A Parametric Finite Element Approach for an Anisotropic Multi-Phase Mullins-Sekerka Problem with Kinetic Undercooling
Tokuhiro Eto, Harald Garcke, Robert Nürnberg
TL;DR
The study develops a sharp-interface, anisotropic multi-phase Mullins–Sekerka model with kinetic undercooling and boundary effects, and introduces a fully discrete unfitted parametric finite element method that is unconditionally stable. A variational weak formulation is combined with an anisotropy decomposition to yield a computable curvature operator, enabling robust simulation of complex interface networks with triple junctions. Numerical experiments in 2D and 3D demonstrate energy dissipation, stability, and the method’s ability to capture intricate morphologies such as ice-crystal–like structures under varying boundary and kinetic parameters. This provides a topology-flexible, stable computational tool for diffusion-controlled crystal growth with anisotropic surface energies.
Abstract
We consider a sharp interface formulation for an anisotropic multi-phase Mullins-Sekerka problem with kinetic undercooling. The flow is characterized by a cluster of surfaces evolving such that the total surface energy plus a weighted sum of the volumes of the enclosed phases decreases in time. Upon deriving a suitable variational formulation, we introduce a fully discrete unfitted finite element method.
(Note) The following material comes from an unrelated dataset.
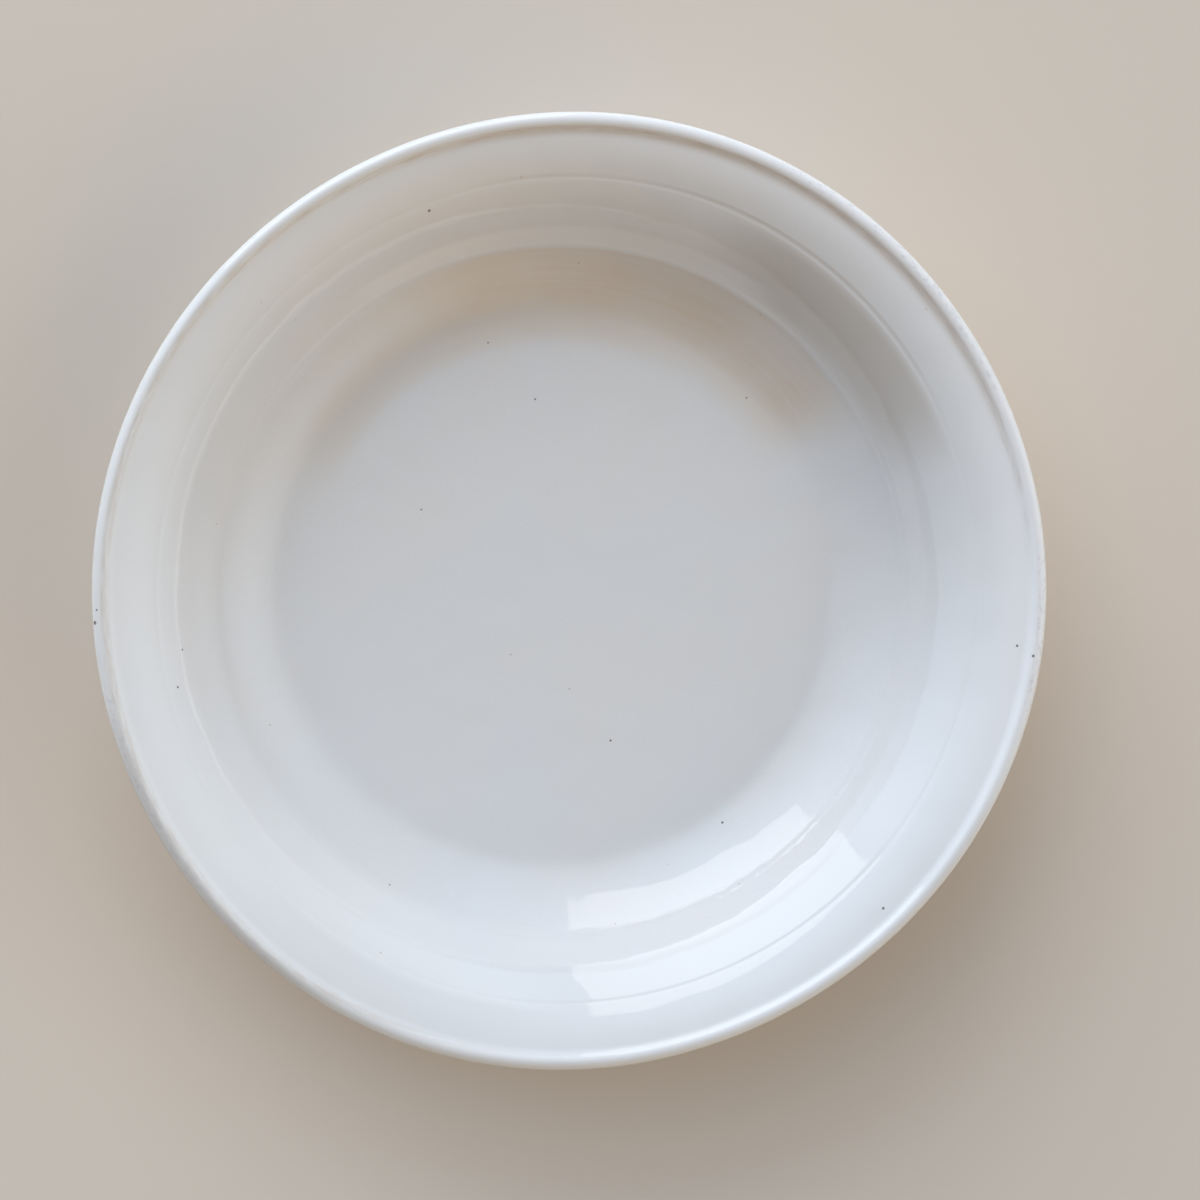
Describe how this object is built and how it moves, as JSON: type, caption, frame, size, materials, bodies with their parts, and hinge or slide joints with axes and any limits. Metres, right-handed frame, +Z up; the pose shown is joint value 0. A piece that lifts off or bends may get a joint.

In this approach, the approximations of the moving interfaces are independent of the triangulations used for the equations in the bulk. Our method can be shown to be unconditionally stable. Several numerical examples demonstrate the capabilities of the introduced method. In particular, it is demonstrated that the evolution of multiple ice crystals with junctions can be modeled using the proposed approach.